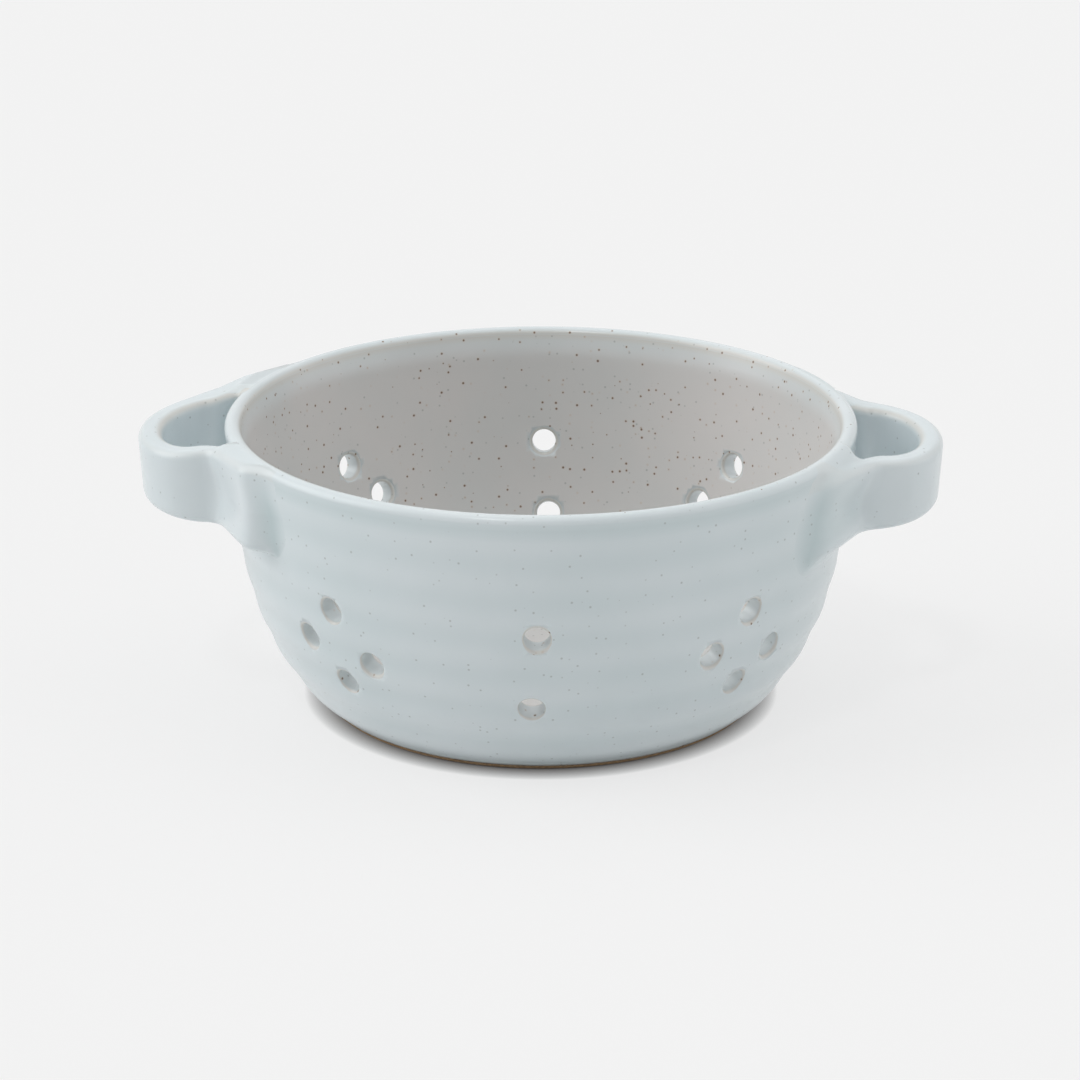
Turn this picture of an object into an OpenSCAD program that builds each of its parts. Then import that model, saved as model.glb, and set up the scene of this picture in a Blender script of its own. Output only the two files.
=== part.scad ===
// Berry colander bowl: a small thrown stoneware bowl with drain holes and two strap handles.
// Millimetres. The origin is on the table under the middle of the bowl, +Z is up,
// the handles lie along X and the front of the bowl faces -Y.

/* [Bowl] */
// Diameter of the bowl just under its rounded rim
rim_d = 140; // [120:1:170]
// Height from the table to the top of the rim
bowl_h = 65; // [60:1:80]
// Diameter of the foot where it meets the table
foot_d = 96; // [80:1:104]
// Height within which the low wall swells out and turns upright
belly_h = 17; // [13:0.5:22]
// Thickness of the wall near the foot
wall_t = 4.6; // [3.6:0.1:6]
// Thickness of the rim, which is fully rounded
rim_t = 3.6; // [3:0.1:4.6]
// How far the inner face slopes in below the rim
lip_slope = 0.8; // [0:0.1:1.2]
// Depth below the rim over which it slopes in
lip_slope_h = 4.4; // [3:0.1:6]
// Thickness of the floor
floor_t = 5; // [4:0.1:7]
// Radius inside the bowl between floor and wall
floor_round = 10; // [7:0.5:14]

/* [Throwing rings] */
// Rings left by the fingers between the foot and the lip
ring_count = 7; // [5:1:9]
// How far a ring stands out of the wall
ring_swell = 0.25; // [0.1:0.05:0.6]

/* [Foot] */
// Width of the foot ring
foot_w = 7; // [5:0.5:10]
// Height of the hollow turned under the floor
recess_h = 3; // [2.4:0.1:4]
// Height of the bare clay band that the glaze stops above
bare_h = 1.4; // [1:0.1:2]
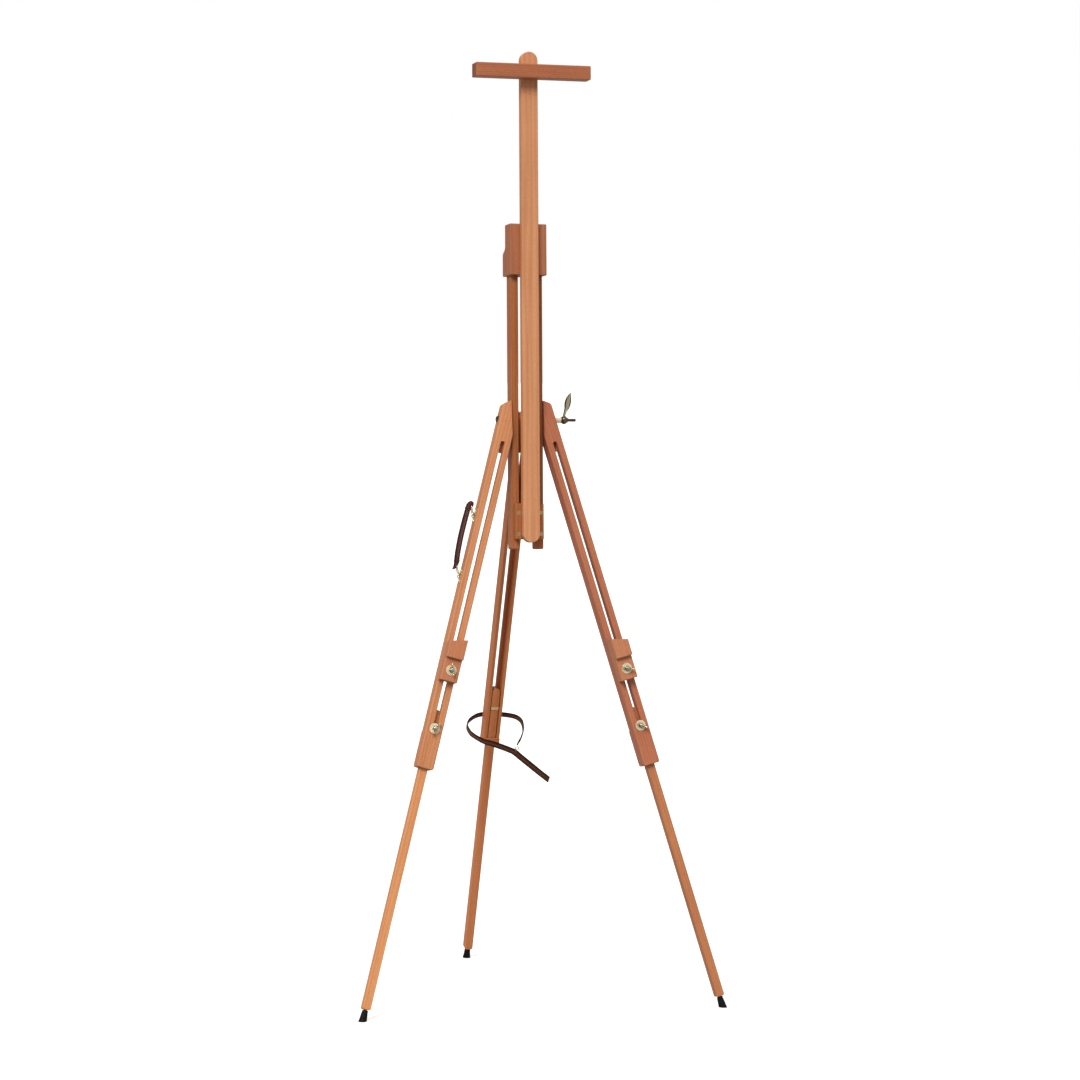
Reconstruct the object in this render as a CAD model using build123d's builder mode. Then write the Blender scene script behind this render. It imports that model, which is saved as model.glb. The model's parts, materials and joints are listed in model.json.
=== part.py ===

════════

Quote all of the entries verbatim.

**Answer in full**
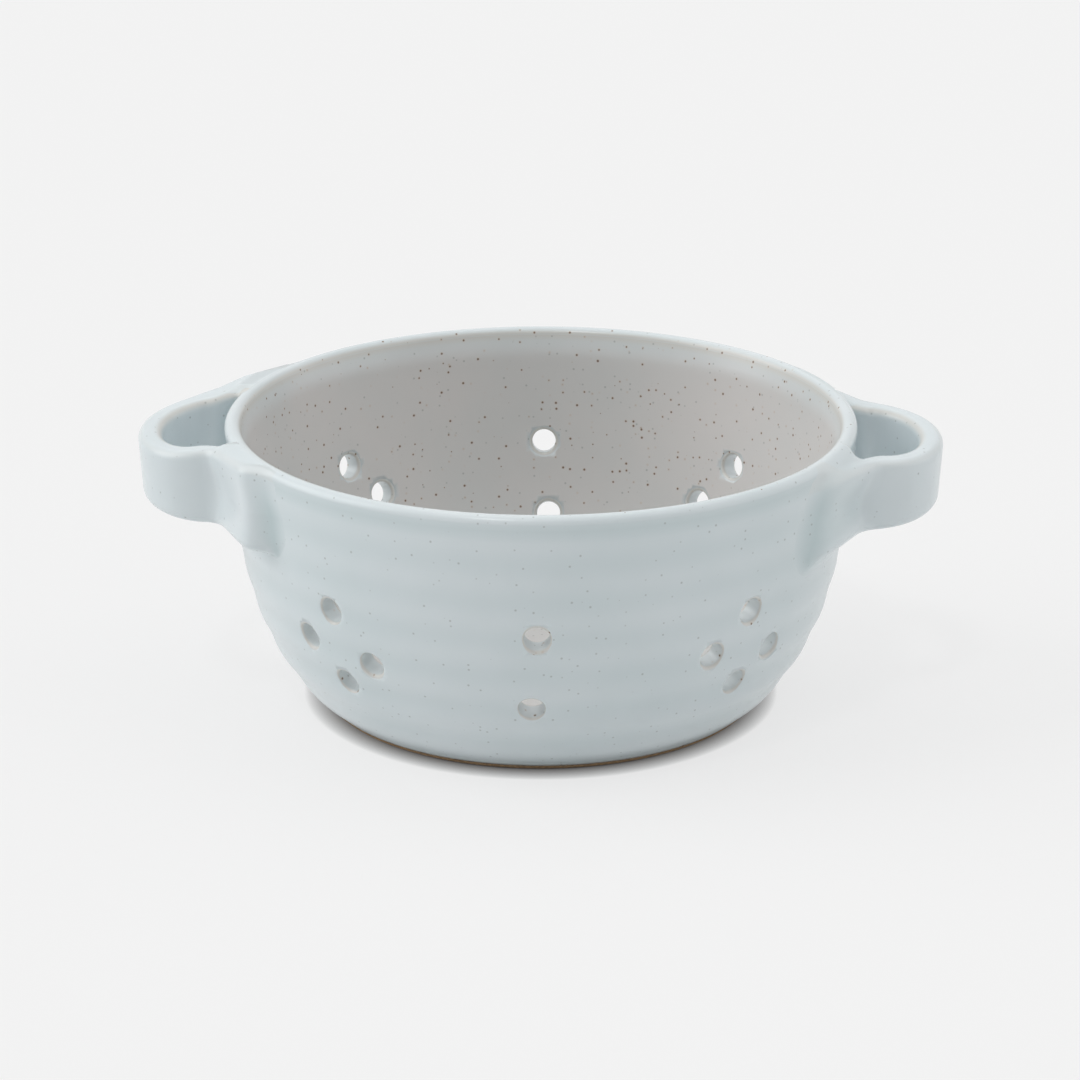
Turn this picture of an object into an OpenSCAD program that builds each of its parts. Then import that model, saved as model.glb, and set up the scene of this picture in a Blender script of its own. Output only the two files.
=== part.scad ===
// Berry colander bowl: a small thrown stoneware bowl with drain holes and two strap handles.
// Millimetres. The origin is on the table under the middle of the bowl, +Z is up,
// the handles lie along X and the front of the bowl faces -Y.

/* [Bowl] */
// Diameter of the bowl just under its rounded rim
rim_d = 140; // [120:1:170]
// Height from the table to the top of the rim
bowl_h = 65; // [60:1:80]
// Diameter of the foot where it meets the table
foot_d = 96; // [80:1:104]
// Height within which the low wall swells out and turns upright
belly_h = 17; // [13:0.5:22]
// Thickness of the wall near the foot
wall_t = 4.6; // [3.6:0.1:6]
// Thickness of the rim, which is fully rounded
rim_t = 3.6; // [3:0.1:4.6]
// How far the inner face slopes in below the rim
lip_slope = 0.8; // [0:0.1:1.2]
// Depth below the rim over which it slopes in
lip_slope_h = 4.4; // [3:0.1:6]
// Thickness of the floor
floor_t = 5; // [4:0.1:7]
// Radius inside the bowl between floor and wall
floor_round = 10; // [7:0.5:14]

/* [Throwing rings] */
// Rings left by the fingers between the foot and the lip
ring_count = 7; // [5:1:9]
// How far a ring stands out of the wall
ring_swell = 0.25; // [0.1:0.05:0.6]

/* [Foot] */
// Width of the foot ring
foot_w = 7; // [5:0.5:10]
// Height of the hollow turned under the floor
recess_h = 3; // [2.4:0.1:4]
// Height of the bare clay band that the glaze stops above
bare_h = 1.4; // [1:0.1:2]
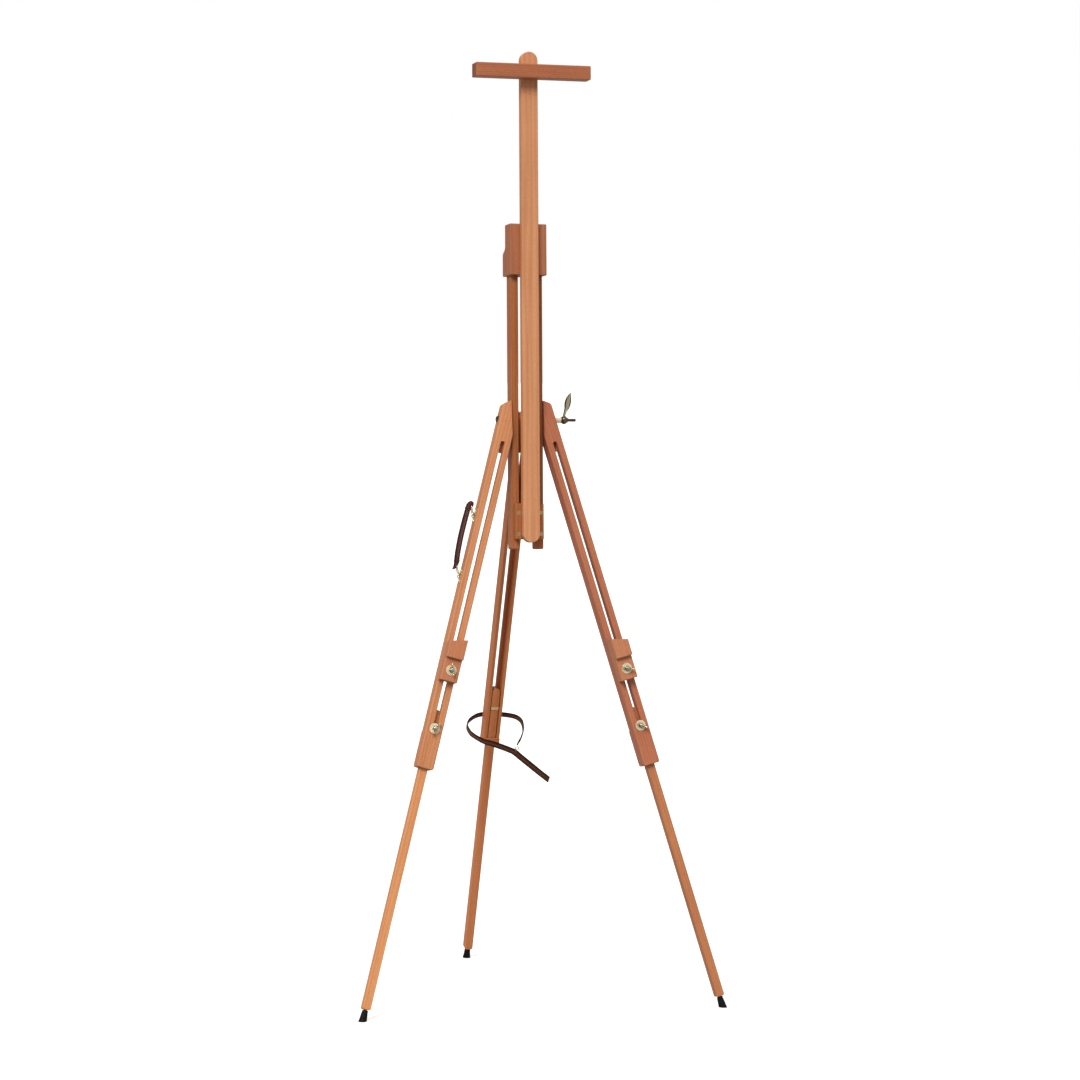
Reconstruct the object in this render as a CAD model using build123d's builder mode. Then write the Blender scene script behind this render. It imports that model, which is saved as model.glb. The model's parts, materials and joints are listed in model.json.
=== part.py ===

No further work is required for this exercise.